Mr. Martinez is 21 years old and single. In 1994, as an infant plaintiff, his mother entered into a structured settlement on his behalf with periodic payments through 2013. In his affidavit in support of the petition sworn to April 7, 2005, Mr. Martinez indicated that he was employed as a cashier earning $15,000 per year. He sought to sell to 321 Henderson one lump-sum payment of $50,000 due him in May 2008 and one lump-sum payment of $69,700 due him in May 2013. In exchange for the total *897future payments of $119,700, Henderson promised to pay Martinez only $51,021.35. That amount, as confirmed by Henderson, represents a mere “55.70% of the estimated current value of the payments.” In its notice to Martinez, Henderson further advised Martinez that he would “in effect, be paying interest to [Henderson] at a rate of 16.39% per year.” In addition, Henderson advised that the proposed transaction had significant tax consequences, which Martinez should ascertain on his own.
In his affidavit, Martinez indicated that he planned to use the cash received as follows: $40,000 for a down payment on a store front in Harlem; $5,000 for two months of the store’s mortgage; and the balance of $6,021.35 for store merchandise.
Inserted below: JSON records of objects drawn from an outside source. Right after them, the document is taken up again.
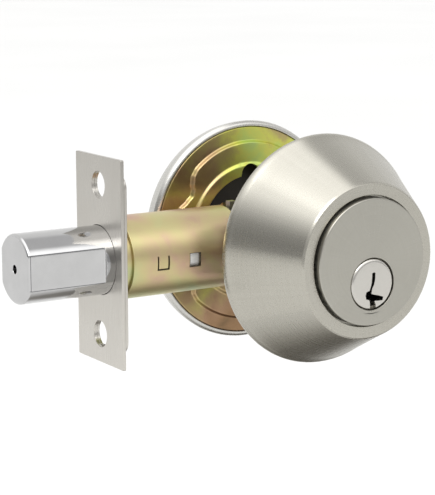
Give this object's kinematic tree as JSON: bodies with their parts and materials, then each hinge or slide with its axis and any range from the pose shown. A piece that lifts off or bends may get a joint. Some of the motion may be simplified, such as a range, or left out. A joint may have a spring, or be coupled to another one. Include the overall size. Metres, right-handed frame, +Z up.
{
  "type": "single-cylinder tubular deadbolt lock",
  "caption": "Tubular deadbolt door lock: tapered free-turning outside guard with key cylinder, round bolt in a faceplate and latch tube, and an inside thumbturn rose.",
  "frame": {"origin": "centre of the door's cross bore, in the middle of the door's thickness, on the bolt's centre line", "axes": "+Y from the outside (keyed) face to the inside (thumbturn) face along the cross bore, -X along the bolt as it is thrown, +Z up"},
  "size_m": [0.1179, 0.0918, 0.065],
  "materials": {
    "satin_steel": "satin brushed stainless steel",
    "satin_nickel": "satin nickel plate",
    "chrome": "polished chrome plate",
    "yellow_zinc": "yellow zinc dichromate plate, iridescent",
    "bright_zinc": "bright zinc plate",
    "die_cast": "die-cast zinc, tumbled",
    "plug_nickel": "nickel-plated brass",
    "brass": "turned brass",
    "spring_steel": "spring steel",
    "hard_steel": "hardened steel",
    "black_nylon": "moulded black nylon"
  },
  "bodies": {
    "lock_case": {"cylinder_body": "satin_nickel", "driver_pins": "brass", "pin_springs": "spring_steel", "pin_chamber_cover": "brass", "adapter_ring": "bright_zinc", "faceplate": "satin_nickel", "back_plate": "bright_zinc", "front_sleeve": "yellow_zinc", "latch_tube": "yellow_zinc", "backset_sleeve": "bright_zinc", "case_left": "yellow_zinc", "case_right": "yellow_zinc", "case_rivets": "bright_zinc", "mounting_plate": "yellow_zinc", "rose_cover": "satin_steel", "turn_bearing": "black_nylon", "wave_washer": "spring_steel", "mounting_screws": "bright_zinc"},
    "guard": {"outer_guard": "satin_steel"},
    "plug": {"key_plug": "plug_nickel", "key_pins": "brass", "plug_retainer": "spring_steel"},
    "tail": {"tailpiece": "bright_zinc"},
    "crank": {"cam_hub": "die_cast"},
    "bolt_group": {"bolt": "chrome", "saw_guard_pin": "hard_steel", "bolt_bar": "bright_zinc", "bar_pin": "hard_steel"},
    "turn": {"thumbturn": "satin_steel", "turn_spindle": "die_cast", "spindle_clip": "spring_steel"}
  },
  "joints": [
    {"name": "thumbturn_turn", "type": "hinge", "parent": "lock_case", "child": "turn", "pos_m": [0, 0, -0.006], "axis": [0, 1, 0], "range_deg": [0, 90]},
    {"name": "bolt_slide", "type": "slide", "parent": "lock_case", "child": "bolt_group", "axis": [1, 0, 0], "range_m": [0, 0.0254]},
    {"name": "crank_turn", "type": "hinge", "parent": "lock_case", "child": "crank", "pos_m": [0, 0, -0.006], "axis": [0, 1, 0], "range_deg": [0, 90]},
    {"name": "tailpiece_turn", "type": "hinge", "parent": "lock_case", "child": "tail", "pos_m": [0, 0, -0.006], "axis": [0, 1, 0], "range_deg": [0, 90]},
    {"name": "plug_turn", "type": "hinge", "parent": "lock_case", "child": "plug", "pos_m": [0, 0, -0.006], "axis": [0, 1, 0], "range_deg": [0, 90]},
    {"name": "guard_spin", "type": "hinge", "parent": "lock_case", "child": "guard", "pos_m": [0, -0.03, 0], "axis": [0, 1, 0], "continuous": true}
  ],
  "couplings": [
    {"joint": "bolt_slide", "follows": "thumbturn_turn", "m_per_rad": 0.01617},
    {"joint": "crank_turn", "follows": "thumbturn_turn", "ratio": 1},
    {"joint": "tailpiece_turn", "follows": "thumbturn_turn", "ratio": 1},
    {"joint": "plug_turn", "follows": "thumbturn_turn", "ratio": 1}
  ]
}
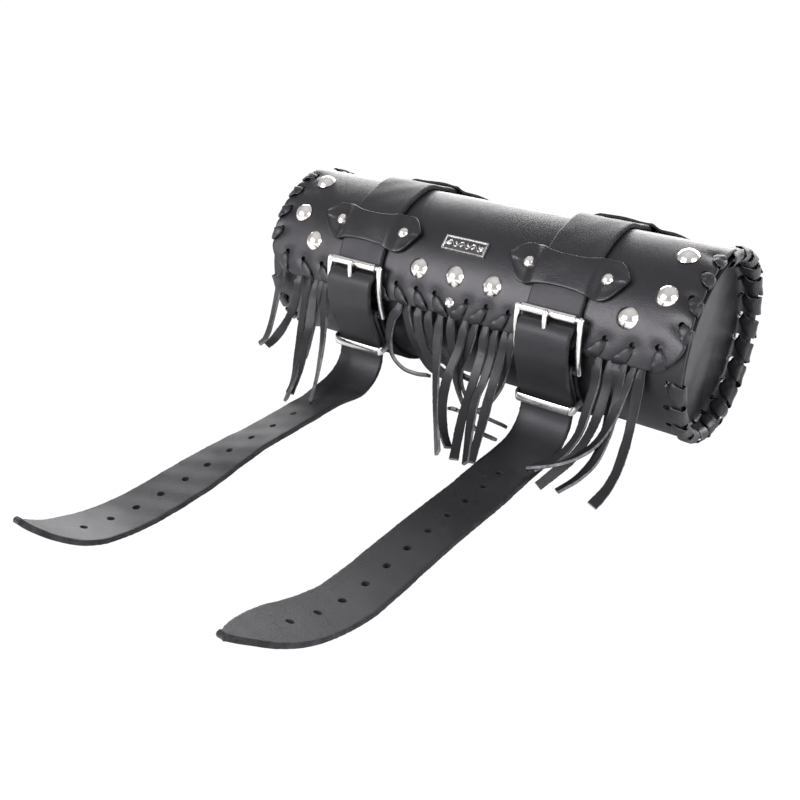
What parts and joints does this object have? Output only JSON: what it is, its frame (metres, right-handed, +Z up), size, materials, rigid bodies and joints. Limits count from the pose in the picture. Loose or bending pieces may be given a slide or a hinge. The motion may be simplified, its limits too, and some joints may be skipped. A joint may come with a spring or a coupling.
{
  "type": "saddlebag",
  "caption": "Cylindrical black leather roll bag with whip-laced edges, hinged front flap, fringes, dome studs and buckled straps with long punched tails.",
  "frame": {"origin": "on the ground plane under the middle of the barrel, level with the undersides of the two belts", "axes": "+X along the barrel to the right seen from the front, the flap and the buckles face -Y, +Z up"},
  "size_m": [0.3324, 0.4202, 0.135],
  "materials": {
    "body_leather": "satin pebbled black leather",
    "strap_leather": "matte black strap leather with pale cut edges",
    "keeper_leather": "satin black leather",
    "lace_leather": "thin black lace with grey cut edges",
    "plated_studs": "polished nickel plate",
    "plated_buckle": "polished nickel plate",
    "plated_plaque": "bright plate with a dark recessed field"
  },
  "bodies": {
    "bag": {"body_panel": "body_leather", "end_panel_left": "body_leather", "end_panel_right": "body_leather", "end_lacing_left": "lace_leather", "end_lacing_right": "lace_leather", "belt_left": "strap_leather", "belt_right": "strap_leather", "back_keeper_left": "keeper_leather", "back_keeper_right": "keeper_leather", "back_keeper_rivets": "plated_studs", "chape_rivets": "plated_studs"},
    "lid": {"lid_flap": "body_leather", "lid_lacing": "lace_leather", "dome_studs": "plated_studs", "stud_washers": "plated_studs", "centre_rivet": "plated_studs", "name_plate": "plated_plaque", "plate_pins": "plated_plaque", "front_keeper_left": "keeper_leather", "front_keeper_right": "keeper_leather", "front_keeper_rivets": "plated_studs", "strap_left_front": "strap_leather", "strap_right_front": "strap_leather"},
    "fringe_left": {"fringe_left": "lace_leather"},
    "fringe_centre": {"fringe_centre": "lace_leather"},
    "fringe_right": {"fringe_right": "lace_leather"},
    "tail_left": {"strap_left_tail": "strap_leather"},
    "frame_left": {"buckle_frame_left": "plated_buckle"},
    "roller_left": {"roller_left": "plated_buckle"},
    "tongue_left": {"tongue_left": "plated_buckle"},
    "keeper_left": {"metal_keeper_left": "plated_buckle"},
    "tail_right": {"strap_right_tail": "strap_leather"},
    "frame_right": {"buckle_frame_right": "plated_buckle"},
    "roller_right": {"roller_right": "plated_buckle"},
    "tongue_right": {"tongue_right": "plated_buckle"},
    "keeper_right": {"metal_keeper_right": "plated_buckle"}
  },
  "joints": [
    {"name": "lid_open", "type": "hinge", "parent": "bag", "child": "lid", "pos_m": [0, 0, 0.1312], "axis": [-1, 0, 0], "range_deg": [0, 95], "deforming": ["lid_flap", "lid_lacing", "strap_left_front", "strap_right_front"]},
    {"name": "fringe_left_hang", "type": "hinge", "parent": "lid", "child": "fringe_left", "pos_m": [0, -0.0695, 0.0664], "axis": [-1, 0, 0], "range_deg": [-95, 0]},
    {"name": "fringe_centre_hang", "type": "hinge", "parent": "lid", "child": "fringe_centre", "pos_m": [0, -0.0695, 0.0664], "axis": [-1, 0, 0], "range_deg": [-95, 0]},
    {"name": "fringe_right_hang", "type": "hinge", "parent": "lid", "child": "fringe_right", "pos_m": [0, -0.0695, 0.0664], "axis": [-1, 0, 0], "range_deg": [-95, 0]},
    {"name": "tail_left_bend", "type": "hinge", "parent": "lid", "child": "tail_left", "pos_m": [-0.078, -0.064, 0.017], "axis": [-1, 0, 0], "range_deg": [-133, 0]},
    {"name": "buckle_left_swing", "type": "hinge", "parent": "bag", "child": "frame_left", "pos_m": [-0.078, -0.06674, 0.05602], "axis": [1, 0, 0], "range_deg": [0, 71.25]},
    {"name": "tongue_left_swing", "type": "hinge", "parent": "frame_left", "child": "tongue_left", "pos_m": [-0.078, -0.06674, 0.05602], "axis": [1, 0, 0], "range_deg": [0, 14.25]},
    {"name": "roller_left_spin", "type": "hinge", "parent": "frame_left", "child": "roller_left", "pos_m": [-0.078, -0.06815, 0.09211], "axis": [1, 0, 0], "continuous": true},
    {"name": "keeper_left_slide", "type": "slide", "parent": "bag", "child": "keeper_left", "axis": [0, 0.5, -0.866], "range_m": [-0.003, 0.003]},
    {"name": "tail_right_bend", "type": "hinge", "parent": "lid", "child": "tail_right", "pos_m": [0.078, -0.064, 0.017], "axis": [-1, 0, 0], "range_deg": [-133, 0]},
    {"name": "buckle_right_swing", "type": "hinge", "parent": "bag", "child": "frame_right", "pos_m": [0.078, -0.06674, 0.05602], "axis": [1, 0, 0], "range_deg": [0, 71.25]},
    {"name": "tongue_right_swing", "type": "hinge", "parent": "frame_right", "child": "tongue_right", "pos_m": [0.078, -0.06674, 0.05602], "axis": [1, 0, 0], "range_deg": [0, 14.25]},
    {"name": "roller_right_spin", "type": "hinge", "parent": "frame_right", "child": "roller_right", "pos_m": [0.078, -0.06815, 0.09211], "axis": [1, 0, 0], "continuous": true},
    {"name": "keeper_right_slide", "type": "slide", "parent": "bag", "child": "keeper_right", "axis": [0, 0.5, -0.866], "range_m": [-0.003, 0.003]}
  ],
  "couplings": [
    {"joint": "fringe_left_hang", "follows": "lid_open", "ratio": -1},
    {"joint": "fringe_centre_hang", "follows": "lid_open", "ratio": -1},
    {"joint": "fringe_right_hang", "follows": "lid_open", "ratio": -1},
    {"joint": "tail_left_bend", "follows": "lid_open", "ratio": -1.4},
    {"joint": "buckle_left_swing", "follows": "lid_open", "ratio": 0.75},
    {"joint": "tongue_left_swing", "follows": "lid_open", "ratio": 0.15},
    {"joint": "tail_right_bend", "follows": "lid_open", "ratio": -1.4},
    {"joint": "buckle_right_swing", "follows": "lid_open", "ratio": 0.75},
    {"joint": "tongue_right_swing", "follows": "lid_open", "ratio": 0.15}
  ]
}
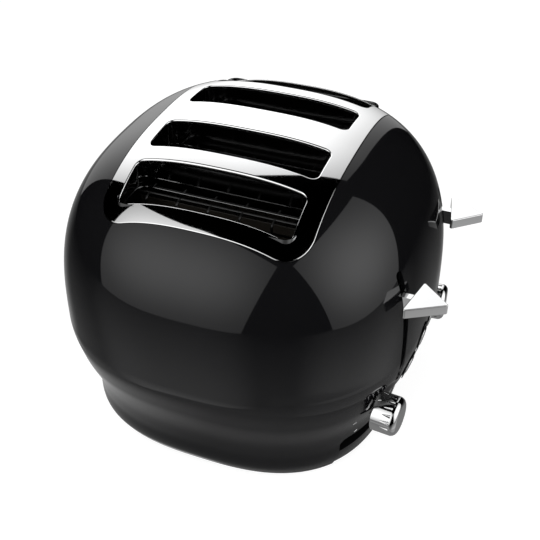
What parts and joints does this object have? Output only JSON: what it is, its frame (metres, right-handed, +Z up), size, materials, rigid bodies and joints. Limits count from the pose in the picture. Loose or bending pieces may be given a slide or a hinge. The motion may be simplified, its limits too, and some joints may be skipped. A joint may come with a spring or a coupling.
{
  "type": "toaster",
  "caption": "Rounded black toaster with a domed chrome crown plate, wide bread slots, twin lift levers, browning knobs, push buttons and a pull-out crumb tray.",
  "frame": {"origin": "on the table, under the middle of the whole length and width, lever handles included", "axes": "+X along the bread slots towards the levers and knobs, -Y is the front half nearer the camera, +Z up"},
  "size_m": [0.3184, 0.3062, 0.2466],
  "materials": {
    "shell_black": "polished",
    "chrome_plate": "polished",
    "bright_steel": "satin",
    "galvanised_steel": "matte",
    "rack_steel": "satin",
    "foot_rubber": "matte",
    "mica": "matte",
    "ribbon_alloy": "satin",
    "knob_chrome": "polished",
    "handle_silver": "satin",
    "shaft_steel": "polished",
    "magnet_iron": "satin",
    "board_green": "matte",
    "switch_black": "matte",
    "screw_steel": "satin"
  },
  "bodies": {
    "housing": {"base_pan": "galvanised_steel", "base_screws": "screw_steel", "bread_guard_1": "rack_steel", "bread_guard_2": "rack_steel", "bread_guard_3": "rack_steel", "bread_guard_4": "rack_steel", "button_bezels": "switch_black", "button_switches": "switch_black", "centre_divider": "galvanised_steel", "chamber_end_far": "bright_steel", "chamber_end_near": "bright_steel", "cord_gland": "foot_rubber", "guide_rods": "shaft_steel", "heater_card_1": "mica", "heater_card_2": "mica", "heater_card_3": "mica", "heater_card_4": "mica", "heater_card_5": "mica", "heater_card_6": "mica", "heater_ribbons": "ribbon_alloy", "latch_magnets": "magnet_iron", "lift_frame_front": "galvanised_steel", "lift_frame_rear": "galvanised_steel", "outer_shell": "shell_black", "return_spring_front": "shaft_steel", "return_spring_rear": "shaft_steel", "rubber_feet": "foot_rubber", "side_reflector_front": "bright_steel", "side_reflector_rear": "bright_steel", "slot_liner_1": "bright_steel", "slot_liner_2": "bright_steel", "slot_liner_3": "bright_steel", "slot_liner_4": "bright_steel", "timer_boards": "board_green", "timer_dials": "switch_black", "top_plate": "chrome_plate"},
    "carriage_front": {"lever_handle_front": "handle_silver", "lever_stem_front": "rack_steel", "lift_bracket_front": "rack_steel", "latch_armature_front": "rack_steel", "bread_rack_1": "rack_steel", "bread_rack_2": "rack_steel"},
    "knob_front": {"browning_knob_front": "knob_chrome", "knob_shaft_front": "shaft_steel"},
    "carriage_rear": {"lever_handle_rear": "handle_silver", "lever_stem_rear": "rack_steel", "lift_bracket_rear": "rack_steel", "latch_armature_rear": "rack_steel", "bread_rack_3": "rack_steel", "bread_rack_4": "rack_steel"},
    "knob_rear": {"browning_knob_rear": "knob_chrome", "knob_shaft_rear": "shaft_steel"},
    "button_front_outer": {"push_button_front_outer": "knob_chrome"},
    "button_front_inner": {"push_button_front_inner": "knob_chrome"},
    "button_rear_inner": {"push_button_rear_inner": "knob_chrome"},
    "button_rear_outer": {"push_button_rear_outer": "knob_chrome"},
    "tray": {"crumb_tray": "galvanised_steel", "crumb_tray_front": "shell_black"}
  },
  "joints": [
    {"name": "carriage_slide_front", "type": "slide", "parent": "housing", "child": "carriage_front", "axis": [0, 0, 1], "range_m": [-0.07, 0.015], "stiffness_N_per_m": 80, "springref_m": 0.0257, "deforming": ["return_spring_front"]},
    {"name": "carriage_slide_rear", "type": "slide", "parent": "housing", "child": "carriage_rear", "axis": [0, 0, 1], "range_m": [-0.07, 0.015], "stiffness_N_per_m": 80, "springref_m": 0.0257, "deforming": ["return_spring_rear"]},
    {"name": "knob_turn_front", "type": "hinge", "parent": "housing", "child": "knob_front", "pos_m": [0.11498, -0.0735, 0.0535], "axis": [0.9962, -0.0872, 0], "range_deg": [-135, 135]},
    {"name": "knob_turn_rear", "type": "hinge", "parent": "housing", "child": "knob_rear", "pos_m": [0.11498, 0.0735, 0.0535], "axis": [0.9962, 0.0872, 0], "range_deg": [-135, 135]},
    {"name": "button_press_front_outer", "type": "slide", "parent": "housing", "child": "button_front_outer", "axis": [-0.9647, 0.0892, 0.2476], "range_m": [0, 0.002], "stiffness_N_per_m": 400, "springref_m": -0.001},
    {"name": "button_press_front_inner", "type": "slide", "parent": "housing", "child": "button_front_inner", "axis": [-0.9856, 0.0196, 0.1682], "range_m": [0, 0.002], "stiffness_N_per_m": 400, "springref_m": -0.001},
    {"name": "button_press_rear_inner", "type": "slide", "parent": "housing", "child": "button_rear_inner", "axis": [-0.9856, -0.0196, 0.1682], "range_m": [0, 0.002], "stiffness_N_per_m": 400, "springref_m": -0.001},
    {"name": "button_press_rear_outer", "type": "slide", "parent": "housing", "child": "button_rear_outer", "axis": [-0.9647, -0.0892, 0.2476], "range_m": [0, 0.002], "stiffness_N_per_m": 400, "springref_m": -0.001},
    {"name": "crumb_tray_slide", "type": "slide", "parent": "housing", "child": "tray", "axis": [1, 0, 0], "range_m": [0, 0.19]}
  ]
}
In a transparent attempt to satisfy the statutory requirement that the factoring company advise the payee to seek “independent professional advice” about the sale, the petition was also accompanied by a pro forma letter from an attorney to the petitioner professing that the attorney had discussed the details of the proposed transaction with Mr. Martinez and “believes Pedro understands and agrees.” The attorney further indicated that he would deposit the money from Henderson in his escrow account, withdraw his own fees and expenses, and disburse the balance to Mr. Martinez (a fact, like the tax consequences, not included in Mr. Martinez’ calculations set forth above).
The parties appeared before the court in June for a scheduled conference. Mr. Martinez was no longer employed and had no source of income. Further, Mr. Martinez explained to the court, and his bank statements confirmed, that he had no assets, and that the $120,000 in structured settlement payments which he had received since his 18th birthday in 2001 had all been dissipated.4
In response to the court’s questions, Mr. Martinez explained that he wanted the money to open a barber shop. However, he had no knowledge of the licensing requirements for a barber shop, had not investigated the cost of the necessary merchandise, and had not located a suitable space. The figures which Mr. Martinez had included in his affidavit had no basis in fact, and he himself had little more than an acquaintance who was a barber. That person, while identified by Mr. Martinez by name, declined to appear in court to discuss the potential of a business opportunity. Nor was Mr. Martinez able to develop a concrete *898plan or even locate a viable storefront, despite repeated adjournments and some assistance from counsel.
This situation is precisely the type which the SSPA is intended to guard against. Enticed by the “allure of quick and easy cash,” Martinez was prepared to sell valuable future payments for a fraction of their worth and a potentially large tax bill. Even if the transaction were deemed “fair and reasonable,” which it is not, it does not serve the “best interest” of Mr. Martinez, who lacks any real plan for the money.
Accordingly, it is hereby ordered and adjudged that the petition is in all respects denied and the proceeding is dismissed.
. An excellent, in-depth analysis may be found in the decision rendered by Justice Patricia Satterfield in Matter of Settlement Capital Corp. (Ballos) (1 Misc 3d 446 [Sup Ct, Queens County 2003]).
. Additional required findings are set forth in subdivisions (a), (c), (d) and (e) of the same section, but those in (b) are the most specific and substantive.
. A review of cases filed in this courthouse since 2003 shows that the petitioner herein, 321 Henderson Receivables, has filed about 25 petitions during that short time, confirming that the “rapidly expanding business” criticized by the Legislature in 2002 still exists.
. Mr. Martinez indicated that his uncle had withdrawn money from his account without his consent, but the court was unable to confirm the claim.